■ Exercise goal ■
In the listing below, locate the line that contains "for name, shape" and the line that contains "for node in". Restate word for word those two lines and every line between them, and nothing else.

[START Given information]

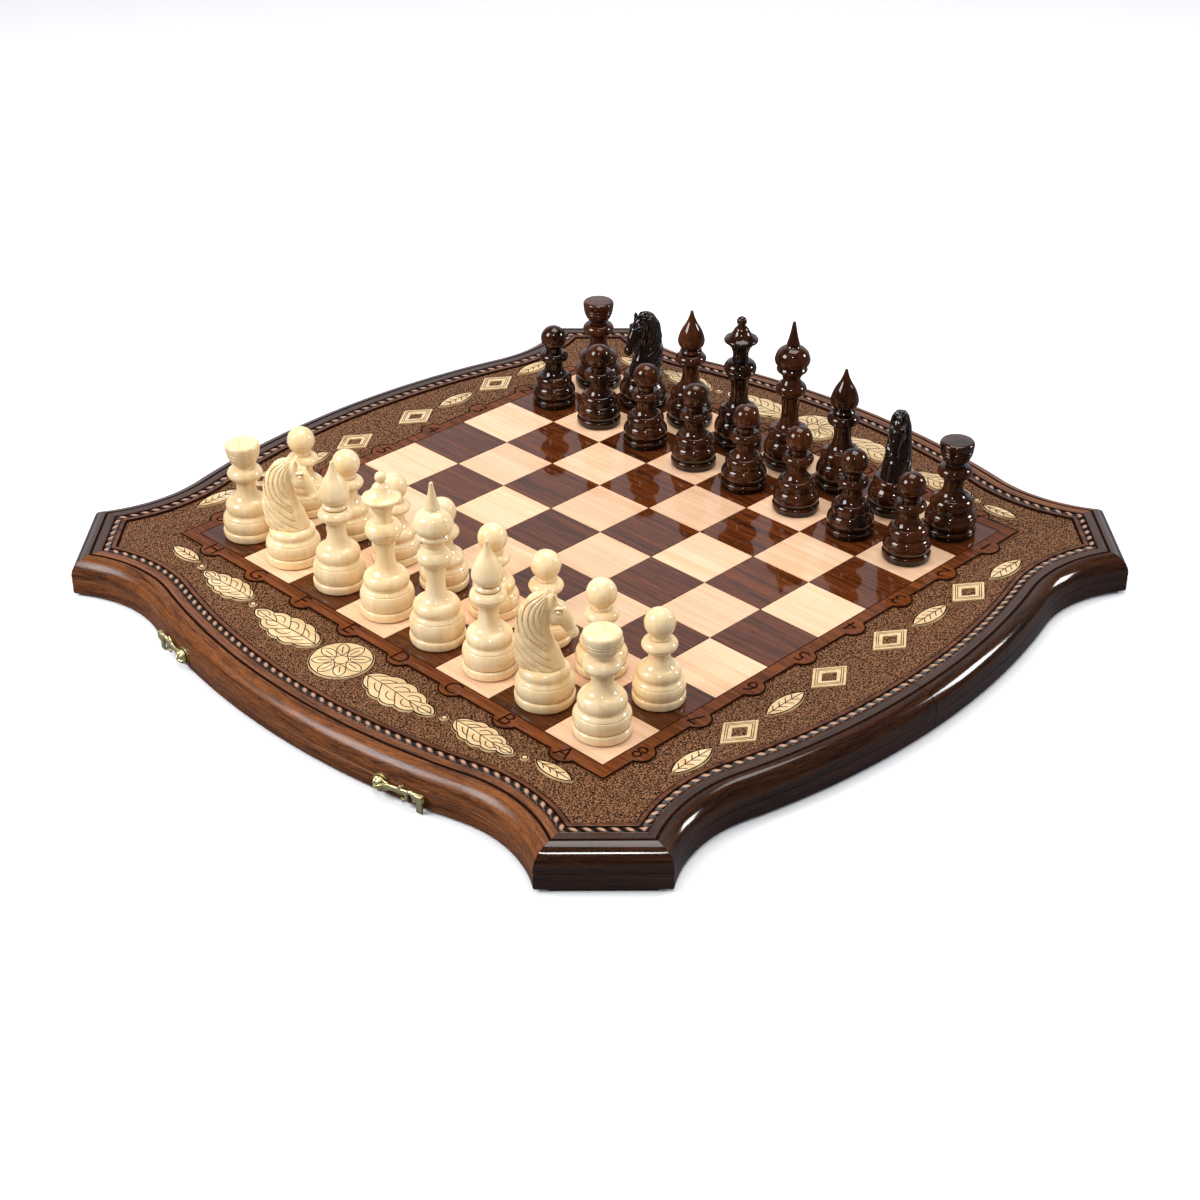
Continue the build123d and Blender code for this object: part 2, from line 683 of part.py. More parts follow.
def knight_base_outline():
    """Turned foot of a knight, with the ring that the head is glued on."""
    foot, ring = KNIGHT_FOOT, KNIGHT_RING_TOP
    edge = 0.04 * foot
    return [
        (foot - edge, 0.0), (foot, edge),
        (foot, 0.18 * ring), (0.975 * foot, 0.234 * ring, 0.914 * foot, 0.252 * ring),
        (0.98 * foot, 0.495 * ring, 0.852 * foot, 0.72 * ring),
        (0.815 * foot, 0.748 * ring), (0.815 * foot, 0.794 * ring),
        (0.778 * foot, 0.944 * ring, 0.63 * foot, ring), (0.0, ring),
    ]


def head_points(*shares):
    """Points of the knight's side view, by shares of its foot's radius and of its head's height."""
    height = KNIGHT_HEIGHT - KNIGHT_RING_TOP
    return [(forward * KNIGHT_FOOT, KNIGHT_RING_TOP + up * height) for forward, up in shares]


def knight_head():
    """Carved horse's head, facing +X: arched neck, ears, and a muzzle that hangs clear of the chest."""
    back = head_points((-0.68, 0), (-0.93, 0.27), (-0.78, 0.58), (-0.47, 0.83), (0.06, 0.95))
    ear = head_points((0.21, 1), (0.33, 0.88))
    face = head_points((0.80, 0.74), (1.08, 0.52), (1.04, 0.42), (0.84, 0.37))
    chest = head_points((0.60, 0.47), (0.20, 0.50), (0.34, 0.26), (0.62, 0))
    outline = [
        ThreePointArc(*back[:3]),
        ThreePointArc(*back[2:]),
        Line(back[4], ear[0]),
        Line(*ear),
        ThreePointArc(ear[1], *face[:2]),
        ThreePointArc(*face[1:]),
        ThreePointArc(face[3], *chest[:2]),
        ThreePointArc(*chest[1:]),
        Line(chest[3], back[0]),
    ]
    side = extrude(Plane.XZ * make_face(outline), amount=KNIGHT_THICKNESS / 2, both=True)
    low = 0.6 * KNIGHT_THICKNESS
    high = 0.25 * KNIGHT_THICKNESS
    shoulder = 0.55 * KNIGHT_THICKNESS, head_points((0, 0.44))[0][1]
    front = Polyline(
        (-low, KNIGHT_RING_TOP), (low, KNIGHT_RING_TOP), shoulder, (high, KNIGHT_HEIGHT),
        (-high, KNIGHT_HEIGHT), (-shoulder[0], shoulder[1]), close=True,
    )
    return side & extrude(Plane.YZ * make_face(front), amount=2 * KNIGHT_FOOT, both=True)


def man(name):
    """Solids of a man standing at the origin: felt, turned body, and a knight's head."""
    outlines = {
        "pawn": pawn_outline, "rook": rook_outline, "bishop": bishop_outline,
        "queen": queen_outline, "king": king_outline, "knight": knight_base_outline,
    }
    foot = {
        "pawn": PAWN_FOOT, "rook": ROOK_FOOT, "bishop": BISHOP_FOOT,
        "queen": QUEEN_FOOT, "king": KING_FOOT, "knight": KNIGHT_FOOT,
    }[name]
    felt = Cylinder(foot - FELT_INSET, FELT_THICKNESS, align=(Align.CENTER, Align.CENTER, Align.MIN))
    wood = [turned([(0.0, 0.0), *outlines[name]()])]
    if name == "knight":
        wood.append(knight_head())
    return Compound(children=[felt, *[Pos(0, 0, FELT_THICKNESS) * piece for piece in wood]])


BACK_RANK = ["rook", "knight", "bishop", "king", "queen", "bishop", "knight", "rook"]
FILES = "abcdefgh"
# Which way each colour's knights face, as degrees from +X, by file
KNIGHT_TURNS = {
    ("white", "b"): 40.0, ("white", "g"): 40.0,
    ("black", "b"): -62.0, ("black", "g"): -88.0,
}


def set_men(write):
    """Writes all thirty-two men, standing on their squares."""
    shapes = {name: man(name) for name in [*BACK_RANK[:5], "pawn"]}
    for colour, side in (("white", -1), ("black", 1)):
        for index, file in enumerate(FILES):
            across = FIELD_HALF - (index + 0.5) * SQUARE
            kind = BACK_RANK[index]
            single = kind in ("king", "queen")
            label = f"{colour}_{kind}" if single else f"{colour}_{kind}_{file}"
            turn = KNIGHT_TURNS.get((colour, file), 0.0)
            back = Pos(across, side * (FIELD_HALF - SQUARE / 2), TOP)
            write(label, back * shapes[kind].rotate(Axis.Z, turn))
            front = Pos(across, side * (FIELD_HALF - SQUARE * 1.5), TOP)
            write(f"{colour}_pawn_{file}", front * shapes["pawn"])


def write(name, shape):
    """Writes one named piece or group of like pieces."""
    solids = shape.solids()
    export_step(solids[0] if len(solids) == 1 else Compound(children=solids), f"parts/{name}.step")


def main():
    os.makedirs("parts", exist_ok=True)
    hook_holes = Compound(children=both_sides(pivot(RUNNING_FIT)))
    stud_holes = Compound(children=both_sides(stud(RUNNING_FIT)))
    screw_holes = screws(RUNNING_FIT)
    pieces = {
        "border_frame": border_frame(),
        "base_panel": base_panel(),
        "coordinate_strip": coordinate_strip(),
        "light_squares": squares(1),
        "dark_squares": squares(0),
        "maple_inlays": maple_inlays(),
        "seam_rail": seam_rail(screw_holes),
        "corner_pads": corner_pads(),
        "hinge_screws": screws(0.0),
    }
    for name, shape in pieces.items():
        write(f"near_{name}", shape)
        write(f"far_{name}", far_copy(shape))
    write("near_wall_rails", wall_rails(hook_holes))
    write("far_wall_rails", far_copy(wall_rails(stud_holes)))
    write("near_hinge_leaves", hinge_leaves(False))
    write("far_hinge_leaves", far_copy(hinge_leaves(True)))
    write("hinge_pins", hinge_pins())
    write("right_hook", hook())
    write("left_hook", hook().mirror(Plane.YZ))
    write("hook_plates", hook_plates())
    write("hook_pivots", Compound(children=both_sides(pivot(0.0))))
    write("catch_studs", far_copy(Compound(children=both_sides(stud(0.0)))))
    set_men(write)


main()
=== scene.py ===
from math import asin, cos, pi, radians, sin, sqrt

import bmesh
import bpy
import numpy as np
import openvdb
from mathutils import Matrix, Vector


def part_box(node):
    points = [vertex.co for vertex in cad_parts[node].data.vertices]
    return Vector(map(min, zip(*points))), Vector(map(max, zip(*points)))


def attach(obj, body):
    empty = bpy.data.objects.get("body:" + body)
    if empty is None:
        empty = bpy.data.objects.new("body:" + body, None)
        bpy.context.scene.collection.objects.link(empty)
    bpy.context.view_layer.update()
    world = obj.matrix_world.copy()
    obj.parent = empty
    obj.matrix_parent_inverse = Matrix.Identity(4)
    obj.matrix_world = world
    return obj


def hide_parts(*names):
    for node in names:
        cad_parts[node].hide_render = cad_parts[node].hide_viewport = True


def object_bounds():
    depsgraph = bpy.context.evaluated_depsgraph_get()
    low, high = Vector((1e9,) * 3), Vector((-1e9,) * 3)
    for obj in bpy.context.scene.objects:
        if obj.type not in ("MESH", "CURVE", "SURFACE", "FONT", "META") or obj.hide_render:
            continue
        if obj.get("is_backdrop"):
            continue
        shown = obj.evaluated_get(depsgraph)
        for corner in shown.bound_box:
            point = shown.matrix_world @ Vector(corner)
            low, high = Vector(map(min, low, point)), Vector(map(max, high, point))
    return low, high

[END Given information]

■ Answer to this exercise ■
    for name, shape in pieces.items():
        write(f"near_{name}", shape)
        write(f"far_{name}", far_copy(shape))
    write("near_wall_rails", wall_rails(hook_holes))
    write("far_wall_rails", far_copy(wall_rails(stud_holes)))
    write("near_hinge_leaves", hinge_leaves(False))
    write("far_hinge_leaves", far_copy(hinge_leaves(True)))
    write("hinge_pins", hinge_pins())
    write("right_hook", hook())
    write("left_hook", hook().mirror(Plane.YZ))
    write("hook_plates", hook_plates())
    write("hook_pivots", Compound(children=both_sides(pivot(0.0))))
    write("catch_studs", far_copy(Compound(children=both_sides(stud(0.0)))))
    set_men(write)


main()
=== scene.py ===
from math import asin, cos, pi, radians, sin, sqrt

import bmesh
import bpy
import numpy as np
import openvdb
from mathutils import Matrix, Vector


def part_box(node):
    points = [vertex.co for vertex in cad_parts[node].data.vertices]
    return Vector(map(min, zip(*points))), Vector(map(max, zip(*points)))


def attach(obj, body):
    empty = bpy.data.objects.get("body:" + body)
    if empty is None:
        empty = bpy.data.objects.new("body:" + body, None)
        bpy.context.scene.collection.objects.link(empty)
    bpy.context.view_layer.update()
    world = obj.matrix_world.copy()
    obj.parent = empty
    obj.matrix_parent_inverse = Matrix.Identity(4)
    obj.matrix_world = world
    return obj


def hide_parts(*names):
    for node in names:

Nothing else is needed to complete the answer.